§ **SOURCE DATA**
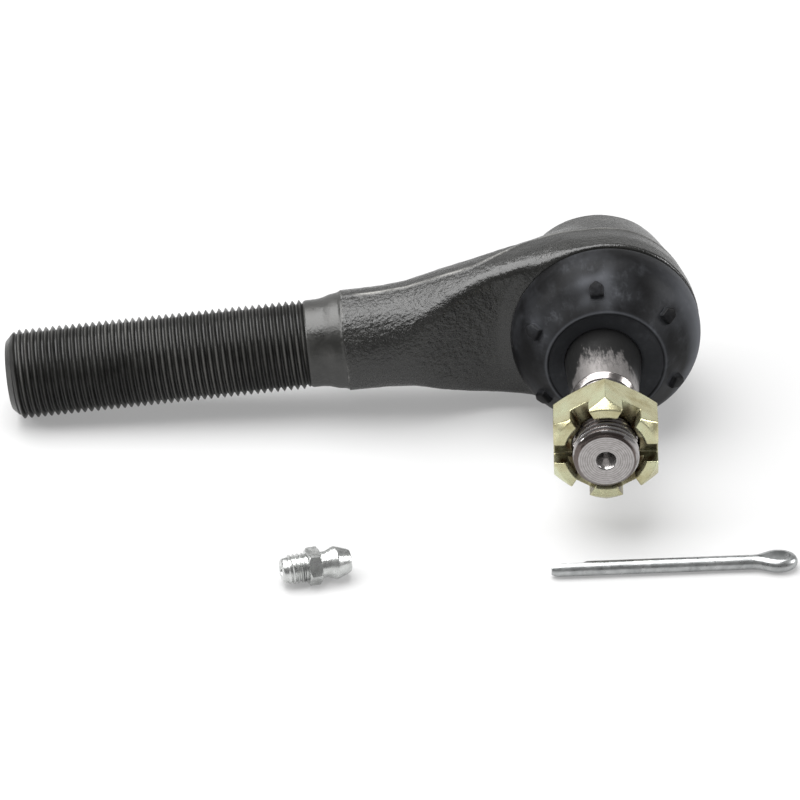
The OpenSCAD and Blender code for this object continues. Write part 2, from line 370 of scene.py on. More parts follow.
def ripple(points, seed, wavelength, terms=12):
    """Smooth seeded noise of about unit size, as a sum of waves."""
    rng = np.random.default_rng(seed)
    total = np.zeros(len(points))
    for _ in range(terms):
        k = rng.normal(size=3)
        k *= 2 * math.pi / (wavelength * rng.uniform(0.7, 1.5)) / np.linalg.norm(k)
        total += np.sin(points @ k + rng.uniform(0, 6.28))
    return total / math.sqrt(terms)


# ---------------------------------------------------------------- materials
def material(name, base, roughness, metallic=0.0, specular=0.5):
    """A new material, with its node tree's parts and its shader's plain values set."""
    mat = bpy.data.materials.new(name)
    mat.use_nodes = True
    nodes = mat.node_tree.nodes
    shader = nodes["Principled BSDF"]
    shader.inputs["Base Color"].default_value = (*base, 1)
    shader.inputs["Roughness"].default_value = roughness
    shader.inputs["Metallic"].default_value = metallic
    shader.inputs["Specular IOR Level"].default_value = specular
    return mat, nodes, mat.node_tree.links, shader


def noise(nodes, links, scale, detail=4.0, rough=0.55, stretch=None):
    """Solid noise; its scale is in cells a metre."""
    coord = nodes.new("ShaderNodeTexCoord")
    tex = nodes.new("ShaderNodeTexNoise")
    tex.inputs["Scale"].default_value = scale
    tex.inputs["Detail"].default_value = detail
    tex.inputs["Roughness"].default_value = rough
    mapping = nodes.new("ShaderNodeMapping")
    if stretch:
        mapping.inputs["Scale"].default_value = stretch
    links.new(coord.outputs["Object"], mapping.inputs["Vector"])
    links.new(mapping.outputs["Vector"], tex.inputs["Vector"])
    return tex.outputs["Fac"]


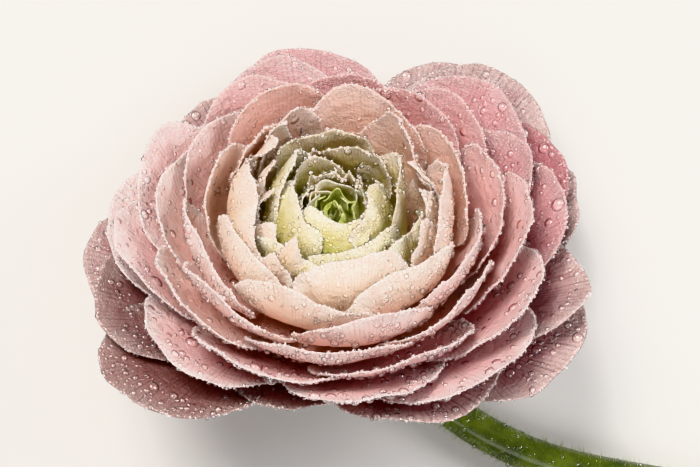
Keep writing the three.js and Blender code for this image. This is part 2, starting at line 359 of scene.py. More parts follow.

§ **PROBLEM TO SOLVE**
From the first line to the last, please quote the material above exactly.

§ **REPLY TO THE TASK**
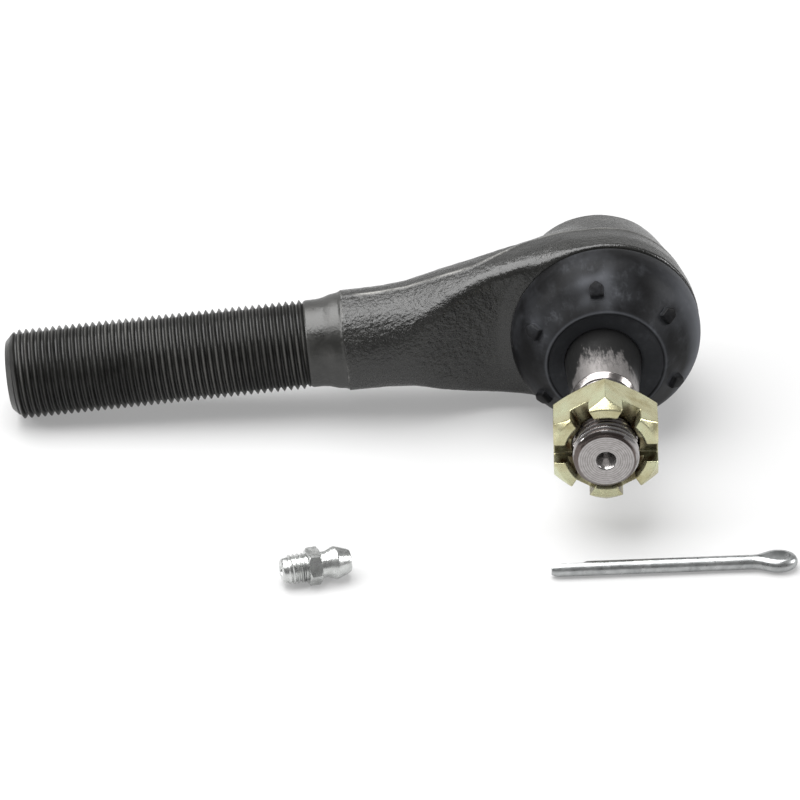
The OpenSCAD and Blender code for this object continues. Write part 2, from line 370 of scene.py on. More parts follow.
def ripple(points, seed, wavelength, terms=12):
    """Smooth seeded noise of about unit size, as a sum of waves."""
    rng = np.random.default_rng(seed)
    total = np.zeros(len(points))
    for _ in range(terms):
        k = rng.normal(size=3)
        k *= 2 * math.pi / (wavelength * rng.uniform(0.7, 1.5)) / np.linalg.norm(k)
        total += np.sin(points @ k + rng.uniform(0, 6.28))
    return total / math.sqrt(terms)


# ---------------------------------------------------------------- materials
def material(name, base, roughness, metallic=0.0, specular=0.5):
    """A new material, with its node tree's parts and its shader's plain values set."""
    mat = bpy.data.materials.new(name)
    mat.use_nodes = True
    nodes = mat.node_tree.nodes
    shader = nodes["Principled BSDF"]
    shader.inputs["Base Color"].default_value = (*base, 1)
    shader.inputs["Roughness"].default_value = roughness
    shader.inputs["Metallic"].default_value = metallic
    shader.inputs["Specular IOR Level"].default_value = specular
    return mat, nodes, mat.node_tree.links, shader


def noise(nodes, links, scale, detail=4.0, rough=0.55, stretch=None):
    """Solid noise; its scale is in cells a metre."""
    coord = nodes.new("ShaderNodeTexCoord")
    tex = nodes.new("ShaderNodeTexNoise")
    tex.inputs["Scale"].default_value = scale
    tex.inputs["Detail"].default_value = detail
    tex.inputs["Roughness"].default_value = rough
    mapping = nodes.new("ShaderNodeMapping")
    if stretch:
        mapping.inputs["Scale"].default_value = stretch
    links.new(coord.outputs["Object"], mapping.inputs["Vector"])
    links.new(mapping.outputs["Vector"], tex.inputs["Vector"])
    return tex.outputs["Fac"]


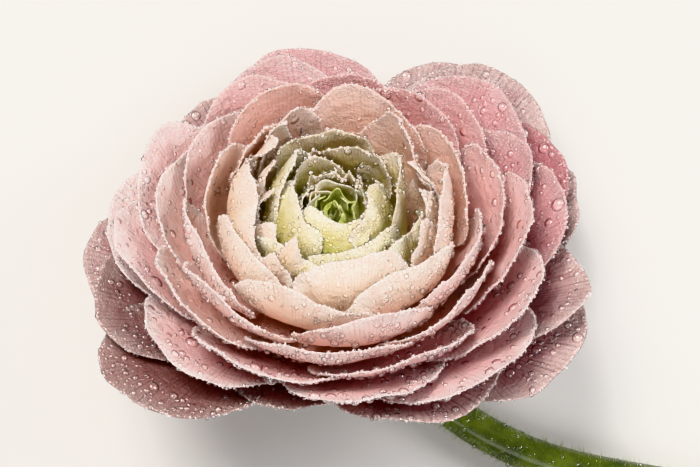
Keep writing the three.js and Blender code for this image. This is part 2, starting at line 359 of scene.py. More parts follow.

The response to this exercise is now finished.